Attention, Emotion Regulation, and Cognitive Control

The Gita places strong emphasis on dhyāna (focused attention) and self-regulation, concepts central to contemporary cognitive psychology. Modern research shows that attention control and emotional regulation are critical for adaptive behavior, mental resilience, and decision-making under stress.

The Gita’s insights into:

  • Stabilizing attention
  • Observing emotional fluctuations without impulsive reaction
  • Maintaining equanimity under success and failure

align closely with modern findings in mindfulness research, affective neuroscience, and executive function studies. These practices enhance cognitive flexibility, reduce reactive behavior, and improve long-term goal orientation.

Decision-Making, Motivation, and Karma Yoga

At the heart of the Gita lies Karma Yoga—disciplined, goal-directed action without attachment to outcomes. When interpreted through a modern lens, Karma Yoga anticipates several key ideas in cognitive science:

  • Goal-directed behavior rather than reward fixation
  • Intrinsic motivation over external reinforcement
  • Embodied cognition, where action and cognition are inseparable

Modern behavioral science shows that excessive outcome fixation increases anxiety, cognitive load, and decision paralysis. The Gita’s emphasis on focused action with detachment from results supports mental clarity, sustained motivation, and ethical consistency.

Importantly, the trilogy of manas, buddhi, and karma, culminating in Karma Yoga, represents a dynamic cognitive loop—perception, evaluation, and action—shaped by awareness and discipline. This loop must evolve with time, space, and context, making the Gita adaptable rather than static.

Selfhood, Consciousness, and the Observing Mind

One of the most profound contributions of the Gita is its emphasis on the observing self—a standpoint from which thoughts, emotions, and impulses are witnessed rather than blindly enacted. In modern terms, this corresponds to metacognitive awareness.

Contemporary neuroscience increasingly recognizes that self-regulation depends on the ability to observe mental states rather than being fully identified with them. This capacity supports:

  • Emotional resilience
  • Ethical decision-making
  • Reduced cognitive bias
  • Greater psychological well-being

The Gita’s model suggests that consciousness is not merely an emergent byproduct of neural activity, but a functional standpoint essential for coherent cognition and moral agency.

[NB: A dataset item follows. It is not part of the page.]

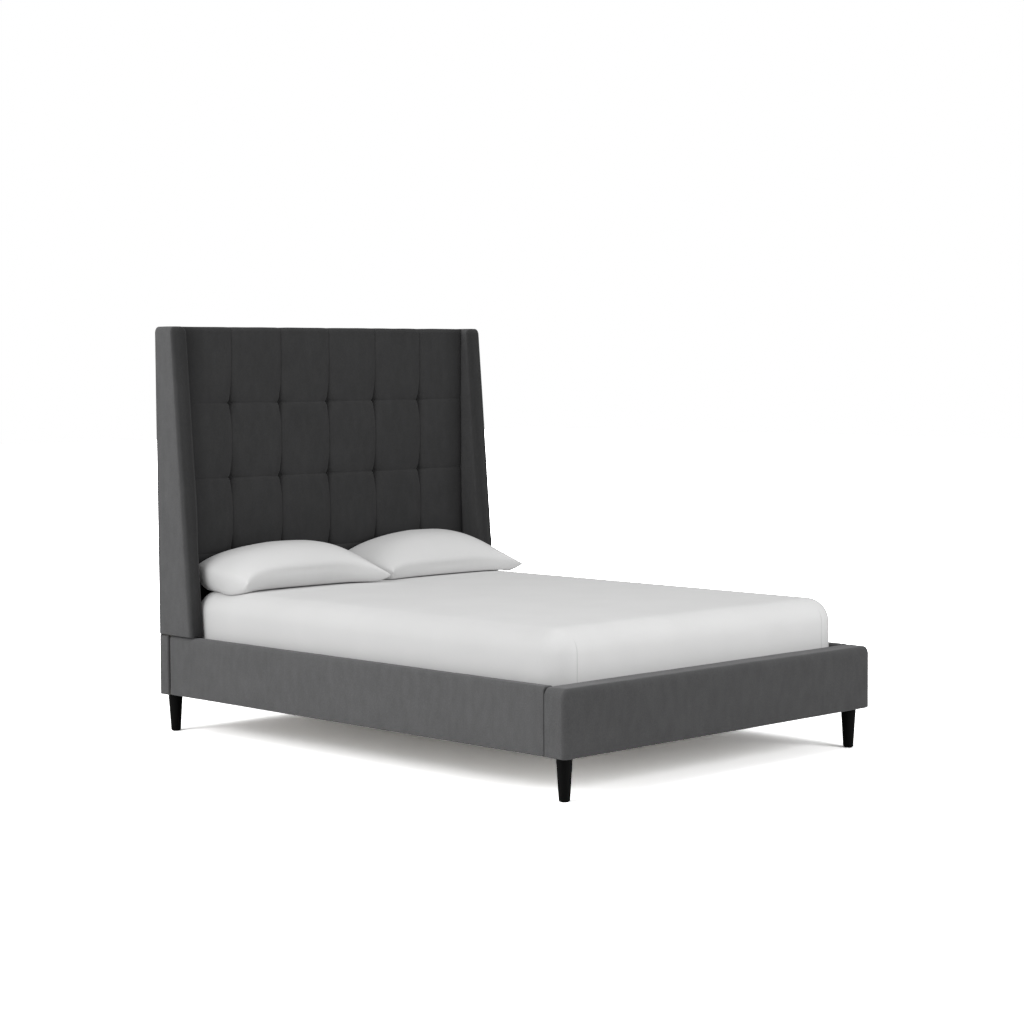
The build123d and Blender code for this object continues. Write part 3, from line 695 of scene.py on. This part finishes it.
def pillow_points(u, v, upper, centre, front_height):
    """A plump pillow that lies on the bed: domed above its seam, and below it blunt and flat. Its
    numbers were set to the outline in the photo."""
    left, tip = np.maximum(-u, 0), np.maximum(u, 0)
    front, back = np.maximum(-v, 0), np.maximum(v, 0)
    points = pillow_seam(u, v, front_height)
    points[:, 0] += centre
    ends = np.maximum(1 - left**6 - tip**4.5, 0) ** 0.5
    sides = np.maximum(1 - front**2.3 - back**6, 0) ** 0.5
    crown = np.maximum(1 - 1.6 * left**1.8 - tip**3.4, -0.6)
    crown *= np.maximum(1 - 0.95 * np.maximum(-(v - 0.1), 0) ** 1.7 - 0.5 * np.maximum(v - 0.1, 0) ** 2, 0)
    swell = 746 - 80 - (front_height + 650) / 2
    rise = ends * sides * (80 - 16 * left + swell * crown) * MM
    under = 110 * MM * np.maximum(1 - left ** (7 + 6 * front) - tip**5, 0) ** 0.5
    under *= np.maximum(1 - front**3.5 - back**6, 0) ** 0.5
    points[:, 2] += np.where(upper, rise, -under)
    points[:, 2] = np.maximum(points[:, 2], rest_height(points[:, 0]))
    return points


def swell_cloth(piece, pressure, frames, cap):
    """Blows the sewn case up a little as cloth, so that its fabric draws in along the seams."""
    start = points_of(piece)
    cloth = piece.modifiers.new("Cloth", "CLOTH")
    settings = cloth.settings
    settings.quality = 5
    settings.mass = 0.3
    settings.tension_stiffness = settings.compression_stiffness = 12
    settings.shear_stiffness = 5
    settings.bending_stiffness = 0.4
    settings.use_pressure = True
    settings.uniform_pressure_force = pressure
    settings.effector_weights.gravity = 0
    cloth.collision_settings.use_self_collision = False
    cloth.point_cache.frame_start, cloth.point_cache.frame_end = 1, frames
    scene = bpy.context.scene
    scene.frame_start, scene.frame_end = 1, frames
    for step in range(1, frames + 1):
        scene.frame_set(step)
    settled = piece.evaluated_get(bpy.context.evaluated_depsgraph_get()).to_mesh()
    moved = np.array([v.co for v in settled.vertices], float) - start
    piece.modifiers.remove(cloth)
    scene.frame_set(1)
    length = np.linalg.norm(moved, axis=1)[:, None]
    return moved * (cap * np.tanh(length / cap) / np.maximum(length, 1e-9))


def in_front(points):
    """One on the pillow's front, where its seam shows, and nothing behind it."""
    return np.clip((790 * MM - points[:, 1]) / (40 * MM), 0, 1)


def relax(piece, points, share, rounds):
    """Evens out points towards the mean of their neighbours, each by its share."""
    ends = np.array([edge.vertices[:] for edge in piece.data.edges])
    count = np.bincount(ends.ravel(), minlength=len(points))[:, None]
    for _ in range(rounds):
        total = np.zeros_like(points)
        np.add.at(total, ends[:, 0], points[ends[:, 1]])
        np.add.at(total, ends[:, 1], points[ends[:, 0]])
        points = points + share[:, None] * (total / count - points)
    return points


def pillow(side, centre, front_height):
    columns, rows = 84, 60
    u_line, v_line = (0.68 * np.sin(line * math.pi / 2) + 0.32 * line
                      for line in (np.linspace(-1, 1, columns + 1), np.linspace(-1, 1, rows + 1)))
    v, u = (a.ravel() for a in np.meshgrid(v_line, u_line, indexing="ij"))
    points, faces = [], []
    for upper in (False, True):
        quads = grid_faces(rows + 1, columns + 1, len(points))
        faces += quads if upper else [q[::-1] for q in quads]
        points += list(pillow_points(u, v, upper, centre, front_height))
    piece = new_object(f"pillow_cushion_{side}", points, faces, PILLOWCASE)
    from_seam = np.tile(np.minimum((1 - np.abs(u)) * PILLOW_HALF, (1 - np.abs(v)) * 150 * MM), 2)
    layer = piece.data.attributes.new("from_seam", "FLOAT", "POINT")
    layer.data.foreach_set("value", from_seam.astype(np.float32))
    weld(piece, 0.1 * MM)
    points = points_of(piece)
    points += swell_cloth(piece, 4.0, 16, SWELL_CAP)
    from_seam = np.zeros(len(points), np.float32)
    piece.data.attributes["from_seam"].data.foreach_get("value", from_seam)
    blunt_end = np.clip((centre - 120 * MM - points[:, 0]) / (160 * MM), 0, 1)
    blunt_end *= np.clip((points[:, 2] - SHEET_TOP - 4 * MM) / (20 * MM), 0, 1)
    points = relax(piece, points, 0.7 * np.maximum(blunt_end, 0.35 * in_front(points)), 14)
    middle = np.array([centre, 880 * MM, SHEET_TOP + 75 * MM])
    inwards = middle - points
    inwards[:, 2] *= 0.3
    inwards /= np.linalg.norm(inwards, axis=1)[:, None]
    pucker = np.array([noise.noise(Vector((p[0] / 0.026, p[1] / 0.05, p[2] / 0.09 + centre)))
                       for p in points])
    pulled = SEAM_PULL * (from_seam < 0.0001) + PUCKER * pucker * np.exp(-from_seam / PUCKER_REACH)
    pulled *= in_front(points) * (1 - 0.8 * blunt_end)
    points += inwards * pulled[:, None]
    points[:, 2] = np.maximum(points[:, 2], rest_height(points[:, 0]))
    points[:, 1] = np.minimum(points[:, 1], PAD_LOW.y + CREST_DEPTH - 0.5 * MM)
    move_points(piece, points)
    smooth = piece.modifiers.new("Smooth cloth", "SUBSURF")
    smooth.levels = smooth.render_levels = 1
    return dress(piece, f"{side}_pillow", "white_pillow", f"pillow_{side}")


# ---- Carried-over CAD nodes ---------------------------------------------------------------------
CAD_FINISHES = {
    "headboard_post": PINE_Z, "headboard_top_rail": PINE_X, "headboard_bottom_rail": PINE_X,
    "headboard_face_board": PLYWOOD, "wing_core": PINE_Z, "side_rail_board": PINE_Y,
    "slat_ledger": PINE_Y, "footboard_core": PINE_X, "leg_": LEG_LACQUER, "leg_bolts": ZINC,
    "leg_glides": PLASTIC, "corner_brackets": ZINC, "bracket_bolts": ZINC, "centre_beam": PINE_Y,
    "beam_brackets": ZINC, "centre_leg": POWDER_COAT, "leveller_stem": ZINC,
    "leveller_pad": PLASTIC, "slat_0": PINE_X, "slat_1": PINE_X,
}


def finish_cad_nodes():
    """Gives each shown CAD node the material of the longest name that its own name starts with."""
    for name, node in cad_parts.items():
        starts = [start for start in CAD_FINISHES if name.startswith(start)]
        if node.hide_render:
            continue
        node.data.materials.clear()
        node.data.materials.append(CAD_FINISHES[max(starts, key=len)])


# ---- Floor, light and camera --------------------------------------------------------------------
# Light strengths and the fabrics' colours were fitted to the photo's own colours.
FLOOR_HALF = 30.0
FLOOR_ALBEDO = 0.8
FLOOR_SHOWN, FLOOR_FAR = 2.05, 14.0     # the floor as the camera sees it, near the bed and far off
FLOOR_FADE = (2.4, 9.0)                 # how far from the middle that change starts and ends
WORLD_STRENGTH, WORLD_SHOWN = 0.40, 1.0


def floor():
    """A white sweep: seen directly it is bright enough to lose its horizon, and it lights the bed
    only as a pale floor does."""
    corners = [(x * FLOOR_HALF, y * FLOOR_HALF, 0) for x, y in ((-1, -1), (1, -1), (1, 1), (-1, 1))]
    material = bpy.data.materials.new("studio_floor")
    material.use_nodes = True
    nodes, links = material.node_tree.nodes, material.node_tree.links
    shader = nodes["Principled BSDF"]
    shader.inputs["Roughness"].default_value = 0.9
    shader.inputs["Specular IOR Level"].default_value = 0.0
    distance = nodes.new("ShaderNodeVectorMath")
    distance.operation = "LENGTH"
    links.new(nodes.new("ShaderNodeTexCoord").outputs["Object"], distance.inputs[0])
    shown = nodes.new("ShaderNodeMapRange")
    for name, value in zip(("From Min", "From Max", "To Min", "To Max"),
                           (*FLOOR_FADE, FLOOR_SHOWN, FLOOR_FAR)):
        shown.inputs[name].default_value = value
    links.new(distance.outputs["Value"], shown.inputs["Value"])
    path = nodes.new("ShaderNodeLightPath")
    mix = nodes.new("ShaderNodeMix")
    mix.data_type = "FLOAT"
    links.new(path.outputs["Is Camera Ray"], mix.inputs["Factor"])
    mix.inputs["A"].default_value = FLOOR_ALBEDO
    links.new(shown.outputs["Result"], mix.inputs["B"])
    links.new(mix.outputs["Result"], shader.inputs["Base Color"])
    new_object("floor", corners, [(0, 1, 2, 3)], material)


def area_light(name, place, target, size, energy):
    lamp = bpy.data.lights.new(name, "AREA")
    lamp.shape, lamp.size, lamp.energy = "SQUARE", size, energy
    light = add_object(name, lamp)
    light.location = place
    light.rotation_euler = (Vector(target) - Vector(place)).to_track_quat("-Z", "Y").to_euler()


def studio():
    scene = bpy.context.scene
    scene.view_settings.view_transform = "Standard"
    world = bpy.data.worlds.new("studio")
    world.use_nodes = True
    scene.world = world
    nodes, links = world.node_tree.nodes, world.node_tree.links
    background = nodes["Background"]
    path = nodes.new("ShaderNodeLightPath")
    strength = nodes.new("ShaderNodeMix")
    strength.data_type = "FLOAT"
    strength.inputs["A"].default_value = WORLD_STRENGTH
    strength.inputs["B"].default_value = WORLD_SHOWN
    links.new(path.outputs["Is Camera Ray"], strength.inputs["Factor"])
    links.new(strength.outputs["Result"], background.inputs["Strength"])
    background.inputs["Color"].default_value = (1, 1, 1, 1)
    area_light("left", (-7.0, 0.8, 2.6), (0, 0, 0.6), 4.5, 275.0)
    area_light("left_high", (-5.0, 0.5, 5.0), (0, 0, 0.4), 5.0, 200.0)
    area_light("overhead", (0, -0.3, 5.5), (0, 0, 0), 5.0, 120.0)
    area_light("foot", (1.2, -6.9, 2.7), (0, 0, 0.6), 4.0, 330.0)


def camera():
    yaw, pitch, roll = (math.radians(a) for a in (CAMERA_YAW, CAMERA_PITCH, CAMERA_ROLL))
    forward = Vector((math.sin(yaw) * math.cos(pitch), math.cos(yaw) * math.cos(pitch),
                      -math.sin(pitch)))
    level = forward.cross(Vector((0, 0, 1))).normalized()
    upright = level.cross(forward)
    right = level * math.cos(roll) + upright * math.sin(roll)
    up = upright * math.cos(roll) - level * math.sin(roll)
    data = bpy.data.cameras.new("camera")
    data.lens, data.sensor_width = CAMERA_LENS, 36.0
    eye = add_object("camera", data)
    turned = Matrix((right, up, -forward)).transposed().to_4x4()
    eye.matrix_world = Matrix.Translation(CAMERA_PLACE) @ turned
    bpy.context.scene.camera = eye


camera()
studio()
floor()
tufted_pad()
tuft_buttons()
for side in ("left", "right"):
    wing(side)
    post_pad(side)
    side_rail(side)
footboard()
back_panel()
back_welt()
mattress()
fitted_sheet()
pillow("left", -PILLOW_HALF, 642)
pillow("right", PILLOW_HALF, 614)
finish_cad_nodes()

bpy.context.view_layer.update()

Ethics, Cognition, and Moral Responsibility

Cognitive science can explain how decisions are made, but it often remains silent on how they should be made. The Gita fills this gap by integrating cognition with ethics. It frames decision-making as a process guided not only by efficiency or reward, but by dharma—contextual responsibility and fairness.

In an era shaped by artificial intelligence, behavioral algorithms, and cognitive manipulation, this ethical dimension is increasingly relevant. Understanding cognition without ethical grounding risks reducing human behavior to optimization problems rather than meaningful action.

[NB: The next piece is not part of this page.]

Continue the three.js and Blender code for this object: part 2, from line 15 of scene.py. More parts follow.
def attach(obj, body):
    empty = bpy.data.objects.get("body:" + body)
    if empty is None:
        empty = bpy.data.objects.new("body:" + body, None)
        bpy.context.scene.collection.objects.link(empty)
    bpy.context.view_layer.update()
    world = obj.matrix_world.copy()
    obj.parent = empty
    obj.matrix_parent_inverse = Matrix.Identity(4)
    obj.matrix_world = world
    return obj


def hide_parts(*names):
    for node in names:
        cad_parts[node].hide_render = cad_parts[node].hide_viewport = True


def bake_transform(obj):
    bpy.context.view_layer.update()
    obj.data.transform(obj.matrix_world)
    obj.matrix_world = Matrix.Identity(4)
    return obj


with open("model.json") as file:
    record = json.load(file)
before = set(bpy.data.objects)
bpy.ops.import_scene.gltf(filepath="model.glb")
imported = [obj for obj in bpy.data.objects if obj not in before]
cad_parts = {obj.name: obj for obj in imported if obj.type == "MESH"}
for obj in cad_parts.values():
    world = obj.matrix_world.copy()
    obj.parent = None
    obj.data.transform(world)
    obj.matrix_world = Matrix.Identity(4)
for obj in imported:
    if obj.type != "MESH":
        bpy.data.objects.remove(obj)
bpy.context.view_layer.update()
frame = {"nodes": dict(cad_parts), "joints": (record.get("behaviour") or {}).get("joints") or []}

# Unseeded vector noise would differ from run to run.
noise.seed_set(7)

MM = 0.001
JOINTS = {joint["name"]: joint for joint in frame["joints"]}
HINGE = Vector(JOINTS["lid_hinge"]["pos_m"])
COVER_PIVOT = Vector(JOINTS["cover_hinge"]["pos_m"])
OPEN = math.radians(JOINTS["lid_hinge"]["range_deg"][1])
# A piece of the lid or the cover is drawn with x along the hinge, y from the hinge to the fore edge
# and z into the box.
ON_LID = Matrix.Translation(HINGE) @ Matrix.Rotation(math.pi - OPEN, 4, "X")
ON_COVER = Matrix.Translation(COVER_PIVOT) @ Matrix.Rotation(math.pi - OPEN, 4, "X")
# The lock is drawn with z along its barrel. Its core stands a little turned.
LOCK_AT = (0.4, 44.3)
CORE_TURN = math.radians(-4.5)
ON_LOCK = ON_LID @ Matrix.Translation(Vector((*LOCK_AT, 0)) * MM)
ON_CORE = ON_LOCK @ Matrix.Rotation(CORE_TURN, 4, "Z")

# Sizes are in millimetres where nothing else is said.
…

Bridging Ancient Wisdom and Modern Science

Read through a modern scientific lens, the Bhagavad Gita does not function as a religious doctrine, but as an experiential cognitive framework. Its insights into attention, motivation, emotion regulation, and self-awareness complement empirical findings and enrich theoretical understanding.

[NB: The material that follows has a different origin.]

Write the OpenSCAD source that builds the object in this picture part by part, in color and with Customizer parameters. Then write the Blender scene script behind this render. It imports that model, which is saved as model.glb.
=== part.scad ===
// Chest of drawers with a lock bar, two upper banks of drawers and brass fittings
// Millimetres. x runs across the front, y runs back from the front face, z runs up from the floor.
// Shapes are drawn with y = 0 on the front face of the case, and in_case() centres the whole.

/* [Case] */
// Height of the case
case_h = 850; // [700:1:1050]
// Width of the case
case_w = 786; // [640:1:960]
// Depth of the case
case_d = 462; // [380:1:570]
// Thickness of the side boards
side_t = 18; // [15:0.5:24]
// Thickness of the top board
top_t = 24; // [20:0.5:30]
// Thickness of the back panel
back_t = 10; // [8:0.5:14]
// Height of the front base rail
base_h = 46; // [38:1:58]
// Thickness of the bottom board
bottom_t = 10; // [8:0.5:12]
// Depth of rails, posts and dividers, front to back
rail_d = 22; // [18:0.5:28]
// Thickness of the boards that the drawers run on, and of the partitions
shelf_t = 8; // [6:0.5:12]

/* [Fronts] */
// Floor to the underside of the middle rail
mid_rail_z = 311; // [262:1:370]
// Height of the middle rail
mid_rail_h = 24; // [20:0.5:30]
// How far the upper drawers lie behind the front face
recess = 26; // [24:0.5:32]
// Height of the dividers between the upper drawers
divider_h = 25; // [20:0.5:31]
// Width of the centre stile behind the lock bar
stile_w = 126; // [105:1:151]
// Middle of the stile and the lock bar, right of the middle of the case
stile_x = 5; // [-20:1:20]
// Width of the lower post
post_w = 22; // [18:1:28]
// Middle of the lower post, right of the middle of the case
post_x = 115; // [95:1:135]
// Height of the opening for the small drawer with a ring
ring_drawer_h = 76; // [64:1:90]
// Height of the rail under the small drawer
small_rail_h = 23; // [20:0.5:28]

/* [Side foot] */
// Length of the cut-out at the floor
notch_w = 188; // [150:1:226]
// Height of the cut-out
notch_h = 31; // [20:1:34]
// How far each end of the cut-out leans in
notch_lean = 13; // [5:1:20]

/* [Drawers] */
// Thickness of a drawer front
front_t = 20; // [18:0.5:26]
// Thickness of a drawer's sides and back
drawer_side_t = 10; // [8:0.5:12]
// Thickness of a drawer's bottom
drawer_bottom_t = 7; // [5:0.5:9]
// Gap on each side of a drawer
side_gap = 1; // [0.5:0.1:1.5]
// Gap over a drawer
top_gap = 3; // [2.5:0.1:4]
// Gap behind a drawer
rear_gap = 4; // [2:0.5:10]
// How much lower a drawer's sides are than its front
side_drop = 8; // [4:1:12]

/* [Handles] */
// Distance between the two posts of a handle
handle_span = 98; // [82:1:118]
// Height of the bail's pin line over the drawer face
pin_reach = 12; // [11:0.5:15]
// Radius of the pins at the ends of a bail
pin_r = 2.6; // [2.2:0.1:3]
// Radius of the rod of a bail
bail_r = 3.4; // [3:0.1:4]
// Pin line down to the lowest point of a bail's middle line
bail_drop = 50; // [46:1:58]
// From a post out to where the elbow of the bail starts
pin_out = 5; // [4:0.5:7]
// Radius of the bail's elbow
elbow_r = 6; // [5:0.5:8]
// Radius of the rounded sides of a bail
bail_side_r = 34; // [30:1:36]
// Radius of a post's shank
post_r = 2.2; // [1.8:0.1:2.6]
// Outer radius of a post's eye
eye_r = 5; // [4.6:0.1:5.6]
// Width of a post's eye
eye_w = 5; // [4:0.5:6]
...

This dialogue between ancient wisdom and modern cognitive science:

  • Deepens our understanding of the human mind
  • Highlights the value of contemplative traditions in research
  • Encourages integrative models of cognition and consciousness

Rather than replacing neuroscience, the Gita offers something equally essential—a disciplined inner methodology for understanding the mind from within.

Final Reflection

The relevance of the Bhagavad Gita today lies not in tradition alone, but in its capacity to speak to modern questions of cognition, behavior, and ethical action. When interpreted through contemporary cognitive science, it emerges as a timeless framework—one that evolves with time, space, and human understanding.

At this intersection of ancient insight and modern inquiry, the mind is understood not merely as a neural system, but as a dynamic, self-aware process—capable of reflection, responsibility, and purposeful action.

Frequently Asked Questions (FAQs)

1. How does the Bhagavad Gita relate to cognitive science?
It offers early models of attention, decision-making, emotion regulation, and self-awareness aligned with modern cognitive science.

2. Is the Gita interpreted here as a religious text?
No. It is read as a cognitive–philosophical framework, not a religious doctrine.

3. What is the cognitive meaning of manas and buddhi?
Manas relates to perception and emotion, while buddhi reflects intellect, judgment, and executive control.

4. How does Karma Yoga connect to modern psychology?
It reflects goal-directed action, intrinsic motivation, and reduced outcome fixation.

5. Why is the Gita relevant to modern neuroscience?
It complements neuroscience by offering experiential insight into cognition, ethics, and consciousness.